To help astronauts adjust, NASA has added special lighting inside the space station, which mimics a regular day on Earth. They try to block out outside light at night and provide enough light during the day to help astronauts stay awake and sleep at the right times as much as possible. Astronauts need to be careful not to get exposed to blue light from electronic devices because that disrupts sleep too. Hmm, that tip sounds familiar.
We need to figure out as many tricks as possible to get better sleep because we don’t want to go on a mission to Mars and come to our potential new home all grumpy and moody.

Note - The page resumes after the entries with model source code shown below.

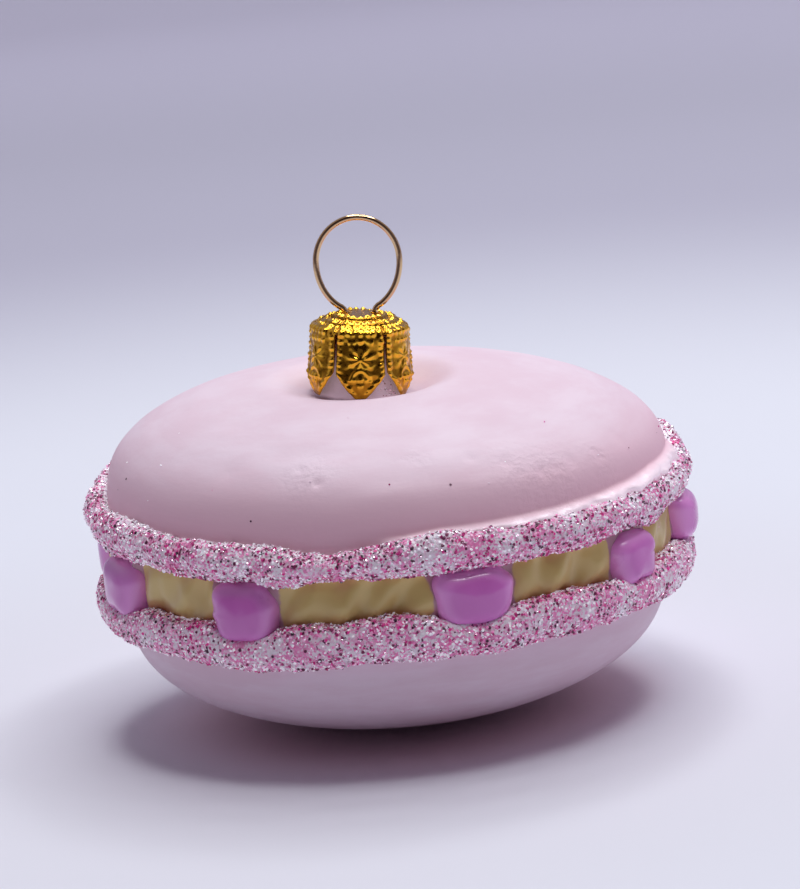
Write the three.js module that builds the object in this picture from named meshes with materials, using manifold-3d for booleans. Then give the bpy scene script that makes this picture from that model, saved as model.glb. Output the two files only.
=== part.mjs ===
// A hanging macaron ornament of blown glass: two smooth shells, two crusty feet coated in
// coarse glitter, a cream filling with a row of rounded lumps, and on top a gold crown cap
// whose wire ring clips into the neck. Millimetres, +Z up, origin at the centre of the small
// flat spot that the ornament rests on. A bearing is an angle about +Z in degrees: 0 faces
// -Y, and 90 faces +X.
import * as THREE from 'three';
import { mergeVertices } from 'three/addons/utils/BufferGeometryUtils.js';
import Module from 'manifold-3d';

const wasm = await Module();
wasm.setup();

const GAP = 0.3;
const SEGMENTS = 72;

// The joints between the layers. Inside, the layers meet on a plane at the height flat. The
// crust's visible edge outside has the mean height lip and the swells [bearing, spread, rise]
// seen from the front, where the upper crust stands higher at both ends than between them. dip
// is how far an edge follows the lumps that press into it.
const EDGE = {
  bowlRim: { flat: 16.2, lip: 15.85, dip: 0, swells: [[-28, 10, -0.65], [-7, 6, 0.35], [45, 16, 0.25]] },
  fillingBase: { flat: 20.0, lip: 20.9, dip: 0.6, swells: [[-1, 7, 0.7], [31, 8, 0.3], [-46, 6, -0.4]] },
  fillingTop: {
    flat: 27.1,
    lip: 26.6,
    dip: 0,
    swells: [[-22, 4, -0.75], [-58, 12, 0.5], [62, 12, 0.45], [60.5, 4, -1.0], [-93, 9, 1.1]],
  },
  domeBase: {
    flat: 30.2,
    lip: 31.15,
    dip: 0,
    swells: [
      [-12, 8.5, -1.2], [9, 6, 0.5], [-64, 12, 0.9], [102, 11, 2.8], [-106, 10, 2.3], [180, 48, 1.6],
    ],
  },
};
const FAR_SWELLS = { count: 5, first: 105, pitch: 36, spread: 14, rise: 0.6, seed: 1000, seedStep: 77 };
const LIP_RADIUS = 37.6;

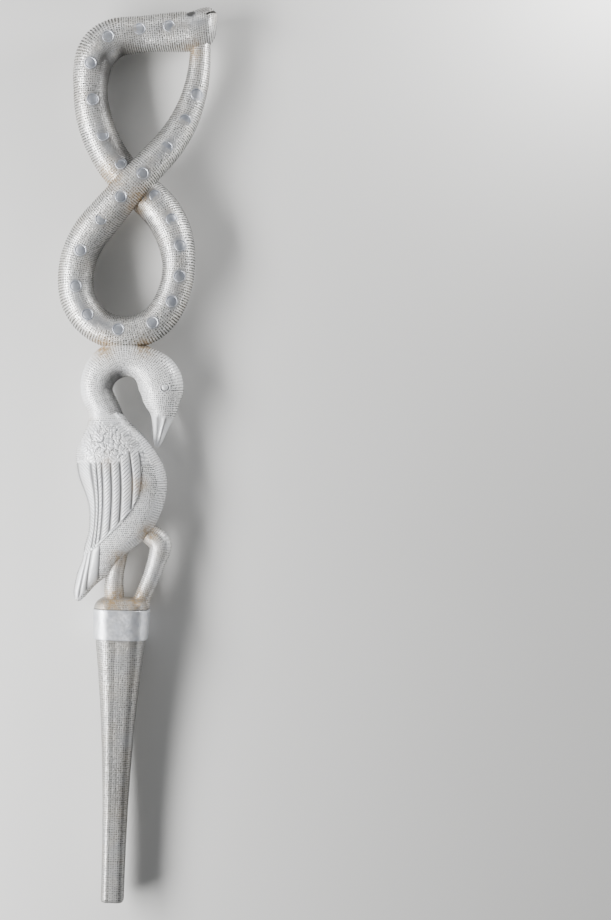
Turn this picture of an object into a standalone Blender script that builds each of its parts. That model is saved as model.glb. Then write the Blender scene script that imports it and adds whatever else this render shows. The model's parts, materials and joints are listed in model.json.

Plus, people who will go on these special space missions won’t have as much space as astronauts on the ISS. Their quarters may not be like the comfortable bedrooms they have back on Earth. But they will still be dark, quiet, and, best of all, private.
At the same time, say goodbye to privacy on your way to the Moon! On such missions, there will be less space for crew members to sleep. It will be like camping with your friends, but with not enough tents. And imagine jet lag in space! It usually hits astronauts even before they get to the space station. To help with this, they start adjusting their sleep schedules a few days before they launch into space. They change their sleeping and waking times to match the time of day and time zone of their launch location.
Once they reach the space station, where astronauts from different countries work together, they all switch to using a common time called Greenwich Mean Time (GMT). This helps everyone synchronize their schedules because it’s a middle-ground time that can be easily understood by people from different parts of the world. So, to help crew members have better sleep, scientists have simulated space missions on Earth. They have a special habitat called HERA at Johnson Space Center, which is almost the same size as a lunar base or spacecraft. Crews live there for certain periods, and researchers study their sleep patterns and performance.
NASA is planning a cool experiment called the Crew Health and Performance Exploration Analog (CHAPEA). The first mission is supposed to start soon with four crew members — a commander, a medical officer, a flight engineer, and a science officer — living in a habitat called Mars Dune Alpha [at NASA’s Johnson Space Center]. They will live in the 3D-printed habitat and exercise, cook, clean, do other things, and collect data just like they would on the Red Planet. I mean, we still have a decade or two till the first human missions on Mars, but we better hurry and prepare well!